Query about bhyve's blockif_cancel and the signalling mechanisms

Tue Dec 13 06:32:19 UTC 2016

Hi Ian,

> To recap my understanding of the mechanisms at work (glossing over the
> queue handling and condvars involved etc), the bhyve block_if
> infrastructure registers a callback for SIGCONT with the mevent
> subsystem, which is a kevent/kqueue thing which delivers events to the
> main thread (mevent_dispatch is the last thing in main()) it also sets
> SIGCONT to SIG_IGN.

  That's correct. The intent was to have the signal delivered via the 
kevent callback rather than standard signal delivery.

> When a disk controller device model wants to
> cancel a block request (e.g. in ahci_port_stop) it calls
> blockif_cancel which sends a SIGCONT to the blkio thread which has
> claimed the request, notionally to kick it out of whatever blocking
> system call it is in and cause it to return an error to the device
> model.

  Yep, that's correct.

> The main thing I do not follow is whether or not the blkio thread is
> actually interrupted at all when the signal has been configured to be
> delivered via the kevent/kqueue mechanisms to a 3rd unrelated thread.

  It is interrupted on FreeBSD.

> I've dug around in the FreeBSD kevent and signal man pages but I
> cannot find any part which describes anything of the semantics which
> bhyve seems to be relying on (which seems to be that the system call
> in the target thread will return EINTR at some point before the thread
> which is "handling" the signal via kevent/kqueue sees that event).
>
> Have I missed something here or is bhyve relying on some subtle
> underlying semantics?

  I didn't think it too FreeBSD-specific - if a thread is blocked in a 
system call, sending a signal should force it to exit on most Unices.
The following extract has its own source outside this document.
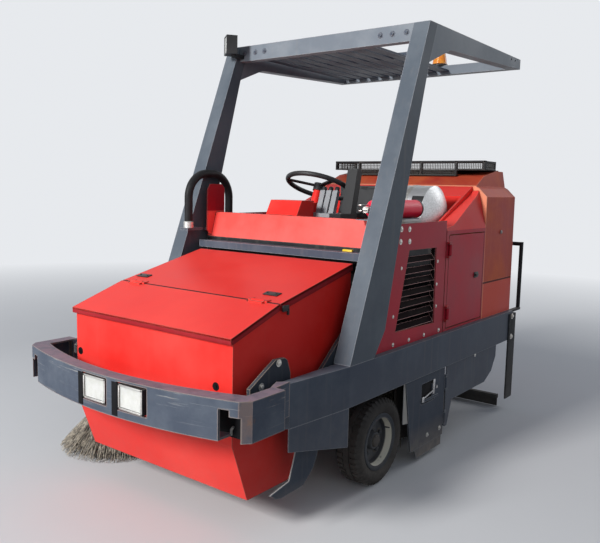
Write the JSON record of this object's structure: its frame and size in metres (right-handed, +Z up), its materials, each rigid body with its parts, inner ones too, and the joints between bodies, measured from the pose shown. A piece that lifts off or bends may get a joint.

> I have a secondary concern which is what happens if the IO thread is
> on its way to making a blocking system call in blockif_proc but has
> not actually done so when the signal is delivered. It seems like it
> would simply carry on and make the blocking call with perhaps
> unexpected consequences (i/o getting wedged, perhaps only until a
> second reset attempt). I've not actually seen this happening though
> and there's a chance I'm simply over thinking things after staring at
> them for so long!

  I believe this case is handled - I discussed this at length with Tycho 
when the code was committed a while back.

  Tycho - any thoughts ?

later,

Peter.